Other companies are also adjusting their strategies to reach this elusive group.
Gap Inc's <GPS.N> new ad campaign, with the facetious tag line, "dress normal," is all about creating an individual style -- the idea being that there is no normal. Aeropostale, for its part, says its new product lines by blogger Bethany Mota are meant to convey "authenticity, emotion and relevance."
Mall owners have had to adjust, too. Indianapolis-based Simon Property Group Inc <SPG.N> is now working with fashion magazines and fashion website Refinery29.com to entice millennial shoppers to the mall with videos, new designers and personalized advice.
"Not looking like everyone else is key to everything about what we do," said Chidi Achara, Simon's global creative director.
The drive to reach millennials comes during a difficult environment for retailers. Retail spending was flat in August, according to the U.S. Commerce Department, and household spending dropped by 0.1 percent in July, the first decline since January. In August, retailers ranging from Wal-Mart Stores Inc <WMT.N> to Macy's Inc <M.N> cut their sales forecasts.
HOW MILLENNIALS SHOP
Thanks to the Internet and smart phones, millennials are more informed shoppers than older generations. More than 70 percent of 18- to 34-year-olds recently surveyed by The Intelligence Group said they research options online before going to a store.
Millennials spend a higher share of dollars online than other generations, according to market research and consulting firm NPD Group, though they still make 75 percent of their purchases at brick and mortar stores.
With vast amounts of information easily available, they are savvy shoppers who know how to compare price, quality and convenience.
Accustomed to building Facebook pages and other online identities, millennials are comfortable with the notion of mixing and matching different elements of their persona, a trait that carries over into their shopping choices, according to analysts and academics.
To reach this first generation of "digital natives," it's no longer enough for stores to offer a rack and a dressing room.
"People are looking to create a unique identity," said Allen Adamson, an author and branding expert at Landor Associates. "They want to put together their own story rather than have someone else tell them."
In addition to an inviting website and easy payment system, retailers are trying to make shopping more exciting for this over-stimulated generation. At H&M's midtown Manhattan store, for example, shoppers can strut their stuff on the store's fashion walk and then possibly have their video selected to be displayed outside.
Gap is stressing that same aspiration with its new "dress normal" ad campaign, which uses taglines such as "dress like no one's watching" and "simple clothes for you to complicate." Sales at Gap stores fell 5 percent in the last quarter.

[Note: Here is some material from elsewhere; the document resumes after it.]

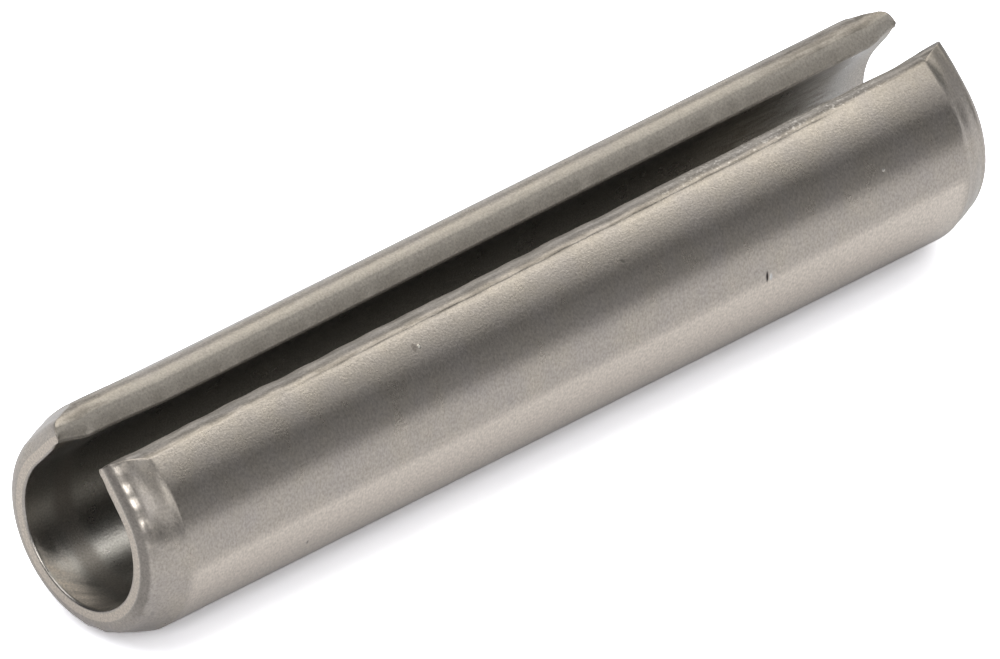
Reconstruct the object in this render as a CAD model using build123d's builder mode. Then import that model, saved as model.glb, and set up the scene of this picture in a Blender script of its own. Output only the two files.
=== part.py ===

The company said the ad campaign is aimed at customers who want to "dress for themselves."
That certainly describes Brianne Casey, a 24-year-old New Yorker, who studied marketing and now works as an assistant to a buyer for a retail chain.
Casey said she shops at a variety of stores to get the best prices and follows fashion trends on blogs to see what's hot. But in the end, she said, "I like creating my own style."